Room to move

A couple of thousand years ago, a Greek mathematician named Euclid refined the basic ideas of geometry. Although many of us tossed aside our maths schoolbooks the first moment we could, perhaps we should have saved them, because the basic principles Euclid outlined about the relationship between lines, angles, surfaces and solids are vital to the measuring and ordering of space, which remains one of the cornerstones of event planning.

Of course, that’s not to suggest that event planners need to haul along their measuring tapes and spirit levels to every event, but simply that creative approaches to the use of space ultimately depend every bit as much on science as they do on art. Getting the most from an event is all about bringing various elements into harmony, not just the physical space but also lighting, sound, colour and that most variable of variables, human beings.

Space and harmony

The Chinese, of course, have developed a small industry to achieve this harmony. Feng shui, literally “wind-water” in English, bases its principles on how energy is channelled in particular positive or negative directions by building locations, furniture alignment and window angles to create an aura of prosperity and health. Many hotels in Asia incorporate elements of feng shui in their design. At The Ritz-Carlton, Millenia Singapore, for example, the windows in the rooms and bathrooms are octagonal in shape, helping to “create positive qi”.

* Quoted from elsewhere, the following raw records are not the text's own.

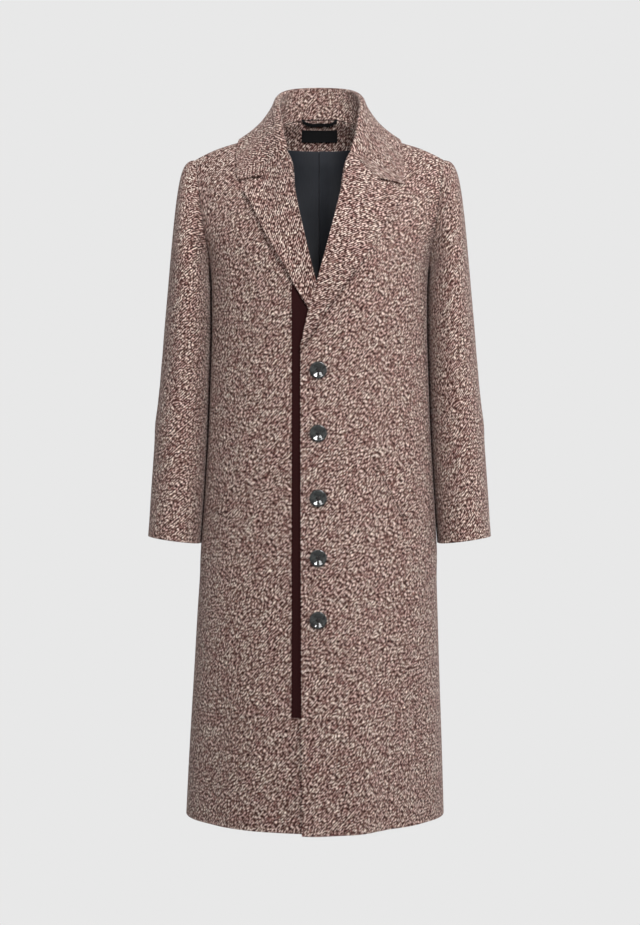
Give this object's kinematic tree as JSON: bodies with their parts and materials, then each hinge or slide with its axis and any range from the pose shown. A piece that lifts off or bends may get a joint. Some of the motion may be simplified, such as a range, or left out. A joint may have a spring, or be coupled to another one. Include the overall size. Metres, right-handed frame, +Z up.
{
  "type": "long coat",
  "caption": "Long single-breasted tailored overcoat of two-tone twill with notched lapels, a turned-down collar and a button front, hollow and open at neck, cuffs and hem.",
  "frame": {"origin": "middle of the back neck seam, where the coat rests on the wearer's nape or on a hanger", "axes": "+Z up along the coat's length, +X towards the wearer's left, -Y towards the front"},
  "size_m": [0.573, 0.3289, 1.2457],
  "materials": {
    "twill": "matte brushed two-tone wool twill, rose cream and burgundy brown",
    "strip": "matte plain dark burgundy cloth",
    "lining": "satin, dark slate",
    "trim": "matte black woven tape",
    "button": "glossy smoky grey, marbled"
  },
  "bodies": {
    "root": {"front_left": "twill", "front_right": "twill", "back_left": "twill", "back_right": "twill", "sleeve_left_top": "twill", "sleeve_left_under": "twill", "sleeve_right_top": "twill", "sleeve_right_under": "twill", "lapel_left": "twill", "lapel_right": "twill", "collar_fall": "twill", "collar_stand": "twill", "back_facing": "twill", "label": "trim", "hanger_loop": "trim", "back_lining": "lining", "front_strip": "strip", "welt_left": "twill", "welt_right": "twill", "button_1": "button", "button_2": "button", "button_3": "button", "button_4": "button", "button_5": "button"}
  },
  "joints": []
}
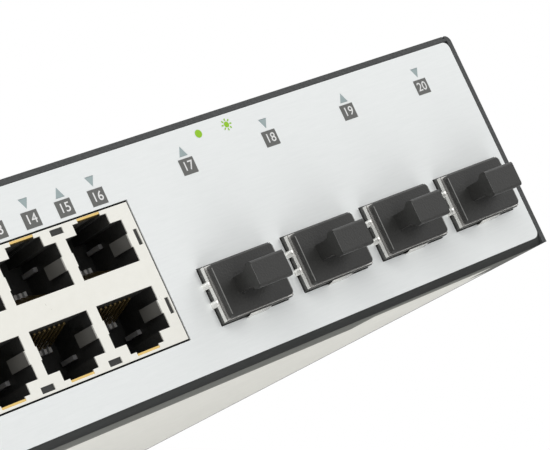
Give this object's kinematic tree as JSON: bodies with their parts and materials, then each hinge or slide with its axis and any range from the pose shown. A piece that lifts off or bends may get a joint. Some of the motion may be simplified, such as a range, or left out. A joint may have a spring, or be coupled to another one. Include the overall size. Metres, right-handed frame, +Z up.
{
  "type": "rackmount network switch",
  "caption": "One-unit rack box with stacked network sockets, optical module cages with pull-out dust plugs, and a mains inlet at the back.",
  "frame": {"origin": "middle of the underside", "axes": "+X along the front face to the right, +Y from the front to the back, +Z up"},
  "size_m": [0.44, 0.2112, 0.044],
  "materials": {
    "galvanised": "galvanised steel sheet, front band powder coated charcoal",
    "charcoal": "textured charcoal powder coat",
    "overlay": "fine horizontal brushed silver",
    "screw": "zinc plated",
    "board": "green solder mask",
    "shield": "bright tin plate",
    "cage": "stamped nickel plated steel",
    "black_plastic": "fine moulded texture",
    "gold": "gold plated",
    "clear": "translucent moulded",
    "chip": "epoxy",
    "aluminium": "extruded",
    "winding": "yellow tape",
    "ferrite": "ferrite",
    "wire": "insulation",
    "led": "diffused"
  },
  "bodies": {
    "chassis": {"ac_leads": "wire", "base_chassis": "galvanised", "board_screws": "screw", "board_standoffs": "screw", "bracket_nuts": "screw", "capacitors": "aluminium", "coils": "ferrite", "cover_screws": "screw", "dc_harness": "wire", "flash_chip": "chip", "front_overlay": "overlay", "ground_screw": "screw", "heatsink": "aluminium", "indicator_board": "board", "indicator_leds": "led", "indicator_pipes": "clear", "indicator_posts": "screw", "inlet_body": "black_plastic", "inlet_pins": "screw", "jack_contacts_a": "gold", "jack_contacts_b": "gold", "jack_housing_a": "black_plastic", "jack_housing_b": "black_plastic", "jack_shield_a": "shield", "jack_shield_b": "shield", "light_pipes": "clear", "main_board": "board", "memory_chips": "chip", "phy_chips": "chip", "power_plugs": "led", "psu_board": "board", "psu_capacitors": "aluminium", "psu_choke": "ferrite", "psu_heatsinks": "aluminium", "reset_switch": "black_plastic", "sfp_cage_1": "cage", "sfp_cage_2": "cage", "sfp_cage_3": "cage", "sfp_cage_4": "cage", "sfp_connectors": "black_plastic", "sfp_gasket_1": "cage", "sfp_gasket_2": "cage", "sfp_gasket_3": "cage", "sfp_gasket_4": "cage", "status_leds": "led", "switch_chip": "chip", "top_cover": "charcoal", "transformer_core": "ferrite", "transformer_winding": "winding"},
    "dust_plug_1": {"dust_plug_1": "black_plastic"},
    "dust_plug_2": {"dust_plug_2": "black_plastic"},
    "dust_plug_3": {"dust_plug_3": "black_plastic"},
    "dust_plug_4": {"dust_plug_4": "black_plastic"},
    "reset_button": {"reset_button": "black_plastic"}
  },
  "joints": [
    {"name": "dust_plug_1_pull", "type": "slide", "parent": "chassis", "child": "dust_plug_1", "axis": [0, -1, 0], "range_m": [0, 0.03]},
    {"name": "dust_plug_2_pull", "type": "slide", "parent": "chassis", "child": "dust_plug_2", "axis": [0, -1, 0], "range_m": [0, 0.03]},
    {"name": "dust_plug_3_pull", "type": "slide", "parent": "chassis", "child": "dust_plug_3", "axis": [0, -1, 0], "range_m": [0, 0.03]},
    {"name": "dust_plug_4_pull", "type": "slide", "parent": "chassis", "child": "dust_plug_4", "axis": [0, -1, 0], "range_m": [0, 0.03]},
    {"name": "reset_press", "type": "slide", "parent": "chassis", "child": "reset_button", "axis": [0, 1, 0], "range_m": [0, 0.0005], "stiffness_N_per_m": 400}
  ]
}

Too often, people think of space as simply empty nothingness. A truly creative event planner, on the contrary, sees space as a blank canvas, just waiting to be sketched and coloured. Take sound, for example: experts often talk of the importance of “acoustic space”. Sound waves bounce in all directions – off walls, ceilings, floors and windows. Depending on the structure of the room and the objects in it, sound is either absorbed, reflected or diffracted as it travels through space. Poor venue choice or thoughtless event design can ruin even the greatest orator’s presentation, so don’t just blame bad sound on the microphone or the sound engineer.

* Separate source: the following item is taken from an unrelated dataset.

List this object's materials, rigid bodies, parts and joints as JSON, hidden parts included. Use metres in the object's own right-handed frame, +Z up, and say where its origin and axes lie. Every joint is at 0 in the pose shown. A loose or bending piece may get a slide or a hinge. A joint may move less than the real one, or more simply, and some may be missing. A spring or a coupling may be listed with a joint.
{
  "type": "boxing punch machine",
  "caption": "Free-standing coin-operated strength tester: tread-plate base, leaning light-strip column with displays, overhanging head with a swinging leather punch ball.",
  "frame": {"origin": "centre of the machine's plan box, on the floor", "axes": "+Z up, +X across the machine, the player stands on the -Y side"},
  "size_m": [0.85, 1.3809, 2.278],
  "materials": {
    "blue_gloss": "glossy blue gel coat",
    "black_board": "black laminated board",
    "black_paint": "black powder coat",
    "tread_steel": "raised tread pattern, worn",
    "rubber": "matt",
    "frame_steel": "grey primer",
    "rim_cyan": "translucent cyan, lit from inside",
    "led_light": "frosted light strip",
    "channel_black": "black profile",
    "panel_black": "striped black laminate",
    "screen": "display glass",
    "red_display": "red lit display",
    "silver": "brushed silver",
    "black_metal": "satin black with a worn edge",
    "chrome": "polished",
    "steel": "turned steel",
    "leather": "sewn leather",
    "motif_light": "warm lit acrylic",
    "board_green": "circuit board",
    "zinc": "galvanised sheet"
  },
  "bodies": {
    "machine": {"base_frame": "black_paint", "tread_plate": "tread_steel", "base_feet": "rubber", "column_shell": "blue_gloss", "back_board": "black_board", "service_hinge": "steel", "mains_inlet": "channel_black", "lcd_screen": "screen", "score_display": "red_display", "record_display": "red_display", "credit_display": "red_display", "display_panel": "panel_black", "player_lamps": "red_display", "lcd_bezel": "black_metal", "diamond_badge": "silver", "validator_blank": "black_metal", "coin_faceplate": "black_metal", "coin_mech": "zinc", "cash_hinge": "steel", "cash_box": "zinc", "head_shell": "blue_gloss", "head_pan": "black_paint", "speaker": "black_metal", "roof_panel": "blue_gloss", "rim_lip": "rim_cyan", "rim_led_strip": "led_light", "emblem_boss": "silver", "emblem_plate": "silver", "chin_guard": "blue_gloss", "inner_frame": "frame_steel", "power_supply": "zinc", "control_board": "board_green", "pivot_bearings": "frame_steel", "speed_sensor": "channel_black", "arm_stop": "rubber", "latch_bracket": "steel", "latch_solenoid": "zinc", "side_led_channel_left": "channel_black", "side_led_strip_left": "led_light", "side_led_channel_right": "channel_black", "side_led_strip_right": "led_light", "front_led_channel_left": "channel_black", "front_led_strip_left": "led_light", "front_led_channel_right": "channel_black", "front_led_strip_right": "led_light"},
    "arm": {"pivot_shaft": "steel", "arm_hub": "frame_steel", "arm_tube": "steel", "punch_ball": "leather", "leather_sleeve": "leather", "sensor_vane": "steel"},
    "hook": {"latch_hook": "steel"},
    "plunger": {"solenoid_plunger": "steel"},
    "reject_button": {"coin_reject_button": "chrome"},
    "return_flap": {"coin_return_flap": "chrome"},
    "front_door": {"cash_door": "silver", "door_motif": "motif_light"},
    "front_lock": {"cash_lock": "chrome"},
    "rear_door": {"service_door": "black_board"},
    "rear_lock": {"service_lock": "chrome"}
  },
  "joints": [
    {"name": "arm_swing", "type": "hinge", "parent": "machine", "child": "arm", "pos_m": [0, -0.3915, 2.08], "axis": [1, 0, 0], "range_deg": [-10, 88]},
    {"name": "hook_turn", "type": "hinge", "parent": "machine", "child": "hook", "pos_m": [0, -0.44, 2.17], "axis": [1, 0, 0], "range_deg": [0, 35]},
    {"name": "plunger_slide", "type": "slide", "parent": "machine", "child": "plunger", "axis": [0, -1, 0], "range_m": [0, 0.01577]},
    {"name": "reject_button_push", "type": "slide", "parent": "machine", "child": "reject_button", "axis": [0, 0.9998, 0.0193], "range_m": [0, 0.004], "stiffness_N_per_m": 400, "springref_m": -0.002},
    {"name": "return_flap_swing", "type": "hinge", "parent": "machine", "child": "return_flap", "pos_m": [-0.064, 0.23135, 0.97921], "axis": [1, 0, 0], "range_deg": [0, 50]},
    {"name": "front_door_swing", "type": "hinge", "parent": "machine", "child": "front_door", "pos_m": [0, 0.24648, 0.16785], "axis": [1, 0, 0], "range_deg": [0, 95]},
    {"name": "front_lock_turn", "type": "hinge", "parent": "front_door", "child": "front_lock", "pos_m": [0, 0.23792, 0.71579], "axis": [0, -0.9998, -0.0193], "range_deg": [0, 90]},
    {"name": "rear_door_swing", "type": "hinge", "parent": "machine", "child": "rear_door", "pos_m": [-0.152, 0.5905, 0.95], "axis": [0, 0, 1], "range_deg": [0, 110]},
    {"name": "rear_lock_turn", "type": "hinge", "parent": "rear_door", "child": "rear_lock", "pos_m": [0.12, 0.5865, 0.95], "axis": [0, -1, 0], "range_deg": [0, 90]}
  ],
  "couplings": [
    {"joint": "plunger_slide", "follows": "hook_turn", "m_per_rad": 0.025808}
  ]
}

Light, just like sound, travels in waves and is similarly reflected and absorbed as it travels through space. Altering lighting not only shifts the mood, it can change our perceptions of the shape and depth of a room – an insight television and movie studios have been using for years.

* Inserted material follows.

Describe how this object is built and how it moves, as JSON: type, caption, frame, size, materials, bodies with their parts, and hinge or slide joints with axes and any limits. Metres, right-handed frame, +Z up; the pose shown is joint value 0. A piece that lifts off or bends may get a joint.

For example, natural light will always make any space look larger, especially if the windows are floor to ceiling. Be careful though about glare – you don’t want delegates blinded by harsh sunlight or unable to read from screens. Failing that, skilful use of artificial lighting will also enhance the size of a meeting or function room. Bright colours, especially creams and blues, can give the feeling of enlarged space, while, subdued lighting and warm, darker colours give larger rooms more intimacy and cosiness.

Christiane Kasper, senior manager for marketing communications, Singapore EXPO and MAX Atria @ Singapore Expo, adds this piece of advice: “Small venues can easily appear larger by predominantly avoiding horizontal décor, while focusing on longer and taller furniture, as well as keeping décor to a minimum to avoid clutter.”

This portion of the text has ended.